Just woke up from a bad dream. I dont want tl talk about it in detail  but it was  about my childhood. 



I often have nightmares. Almost weekly really. Its really haunting  and fusterating as i am trying to move forward with my life as much as i can. I know now i cant  run from my past and the nightmares are not all bad they serve as a warning and a reminder that honors  my past and that was one of the first signs that i was being abused as a child when i was a young adult who had blocked put the trauma and abuse.



The thing that fusterates me though is that theres nothing i can do to completely escaoe the  abuse even now yet. I am somewhat finacially dependant. And the dreams wear ne the fuck out. I cant get good sleep and spend the first half of the day feeling traumatized by the dream that had very real elements of my past and present.



I went to the psychiatrist and she perscribed me prozasin which is a medication to treat nightnares but it made me faint so i couldnt keep using it. It was tok strong for me.



I did some research today and the only thing i can think of doing  is some thing recommended called image rehearsal  therapy.  But the thing is my therapist  who ive had for 5 years can only see for for another 2 months than i have to start with someone  new. I am devestated by this. So i think to myself could i somehow do image rehersal therapy on my own.... i dunno.



If anyones reading and has any remedies to improve quality of sleep and change nightmares  or treat them please let me know.



In other news i watched a good  reality tv show last night called the arrangement . It was a shoe about florists who competed against eachother with different challenges.  I love reality competition shows. Because they are usually more interesting inspiring  and addictive than shows like big brother etc....

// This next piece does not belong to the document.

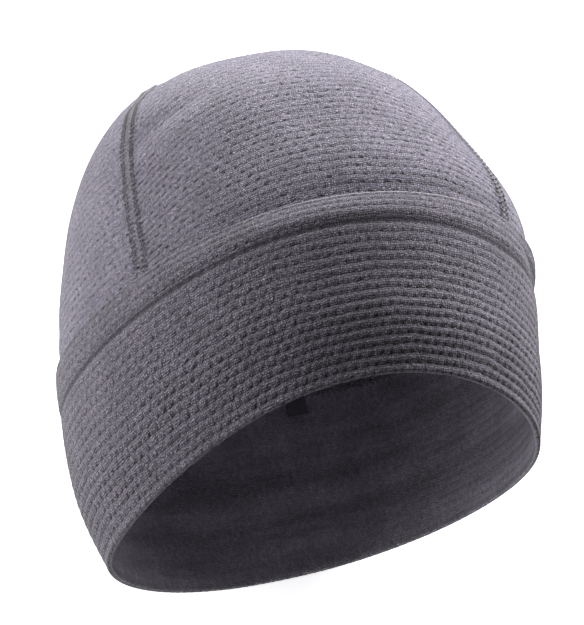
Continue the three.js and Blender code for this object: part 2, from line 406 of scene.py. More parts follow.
def band_mesh(sizes):
    """The band's section taken round the cap, with the knit's relief."""
    along, depth, flat, strength = band_section(sizes)
    cells = round(sizes.band_round / sizes.band_cell)
    columns = cells * 5
    around = np.linspace(0, 2 * math.pi, columns + 1)
    round_flat = np.linspace(0, cells * sizes.band_cell, columns + 1)
    loop = np.append(np.arange(len(along)), 0)
    points = cloth(along[loop][:, None], around[None, :], depth[loop][:, None])
    up = flat[loop]
    up[-1] = flat[-1] + 0.5
    across_grid, up_grid = np.meshgrid(round_flat, up)
    across_grid, moved_up = wander(across_grid, up_grid, cells * sizes.band_cell, 3)
    steady = np.clip(up_grid / 8, 0, 1) * np.clip((BAND_TOP - 4 - up_grid) / 10, 0, 1)
    up_grid += (moved_up - up_grid) * steady * np.clip(np.abs(up_grid - GROOVE_UP) / 6, 0.2, 1)
    lift = knit_lift(
        across_grid, up_grid, sizes.band_cell, sizes.band_course, sizes.band_lean,
        sizes.band_rib_depth, sizes.band_slit_depth,
    ) * strength[loop][:, None]
    lift[-1] = lift[0]
    lift[:, -1] = lift[:, 0]
    return cloth_mesh("band_cloth", points, np.stack([across_grid, up_grid], -1), lift)


# The crown

def crown_form():
    """The plain crown as a closed tree of faces, to lay the panels on."""
    alongs = np.linspace(BAND_TOP - SLOT_DEPTH + 2 * GAP, TOP - 0.5, 100)
    arounds = np.linspace(0, 2 * math.pi, 480, endpoint=False)
    points = cloth(alongs[:, None], arounds[None, :], crown_depth(alongs)[:, None])
    rows, count = points.shape[:2]
    vertices = points.reshape(-1, 3).tolist() + [cloth(TOP, 0.0, 0.0).tolist()]
    faces = [
        (r * count + i, r * count + (i + 1) % count, (r + 1) * count + (i + 1) % count, (r + 1) * count + i)
        for r in range(rows - 1)
        for i in range(count)
    ]
    last = (rows - 1) * count
    faces += [(last + i, last + (i + 1) % count, rows * count) for i in range(count)]
    return BVHTree.FromPolygons(vertices, faces), points[0]


def seam_distance(points, side):
    """How far points lie past one seam line, seen from the front."""
    y = points[:, 1]
    return side * (points[:, 0] - lean_at(y)) - seam_at(y) + GAP / 2


def first_crossing(lengths, past):
    """The length at which a line first passes a seam."""
    hits = np.nonzero(past > 0)[0]
    if len(hits) == 0:
        return lengths[-1]
    i = max(hits[0], 1)
    share = past[i - 1] / (past[i - 1] - past[i])
    return lengths[i - 1] + share * (lengths[i] - lengths[i - 1])


def laid_rows(lines, step, half_columns):
    """Lays rows of cloth on lines that run out both ways from a middle, cut where each line ends.

    lines holds, for each row, the two halves as (points from the middle outwards, usable length).
    """
    offsets = np.arange(0, half_columns + 1) * step
    rows = []
    spans = []
    for left, right in lines:
        halves = []
        for points, usable in (left, right):
            at = np.where(offsets > usable - 0.4 * step, usable, offsets)
            halves.append((along_line(points, run_length(points), at), at))
        rows.append(np.concatenate([halves[0][0][:0:-1], halves[1][0]]))
        spans.append(np.concatenate([-halves[0][1][:0:-1], halves[1][1]]))
    return np.array(rows), np.array(spans)


def center_lines(tree, edge, sizes):
    """Rows of the centre panel, from the band's front over the top to its back."""
    axis_y = 45.0
    x_middle = 0.5
    xs = np.arange(-78, 78.5, 1.0)
    shares = np.linspace(1e-4, 1 - 1e-4, 200)
    by_x = edge[np.argsort(edge[:, 0])]

    def start_angle(ring):
        y = np.interp(xs, ring[:, 0], ring[:, 1])
        z = np.interp(xs, ring[:, 0], ring[:, 2])
        return np.arctan2(y - axis_y, z)

    low = start_angle(by_x[by_x[:, 2] > 0])
    high = start_angle(by_x[by_x[:, 2] <= 0])
    turns = low + (high - low) * shares[:, None]
    reach = np.empty(turns.shape)
    for i, j in np.ndindex(*turns.shape):
        run = Vector((0, math.sin(turns[i, j]), math.cos(turns[i, j])))
        reach[i, j] = tree.ray_cast(Vector((xs[j], axis_y, 0)), run)[3] or 0

    def laid(share):
        radius = np.array([np.interp(share, shares, reach[:, j]) for j in range(len(xs))])
        turn = low + (high - low) * share
        points = np.stack([xs, axis_y + radius * np.sin(turn), radius * np.cos(turn)], -1)
        return points[radius > 0]

    middle = np.array([along_line(laid(t), laid(t)[:, 0], x_middle) for t in shares])
    lengths = run_length(middle)
    count = round(lengths[-1] / (sizes.crown_course / 4))
    ups = np.linspace(0, lengths[-1], count + 1)
    lines = []
    for t in np.interp(ups, lengths, shares):
        points = laid(t)
        start = along_line(points, points[:, 0], x_middle)[None, :]
        halves = []
        for side in (-1, 1):
            half = points[side * (points[:, 0] - x_middle) > 0][::side]
            half = np.concatenate([start, half])
            halves.append((half, first_crossing(run_length(half), seam_distance(half, side))))
        lines.append(halves)
    return lines, ups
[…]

But man i really see how hard those shows are. Alot of pressure is put on the contestants. Like undue hardship.  I mean i know its  competition but they verbally abuse the contestants alot and almost really make some challenges nearly impossible than blame them foe not being  perfect.  With my trauma history id probably have a meltdown and freak out  and be kicked off or quit....



Im applying for a course for school tommorow. Its going to be  a long day....i have to go to an info session than write an english comprehension test than fill out an application. Its fucking tedious but im going to do it. I asked for a sign from the universe if i should  apply and my sign came back  positive.





1 more day till the end of the month.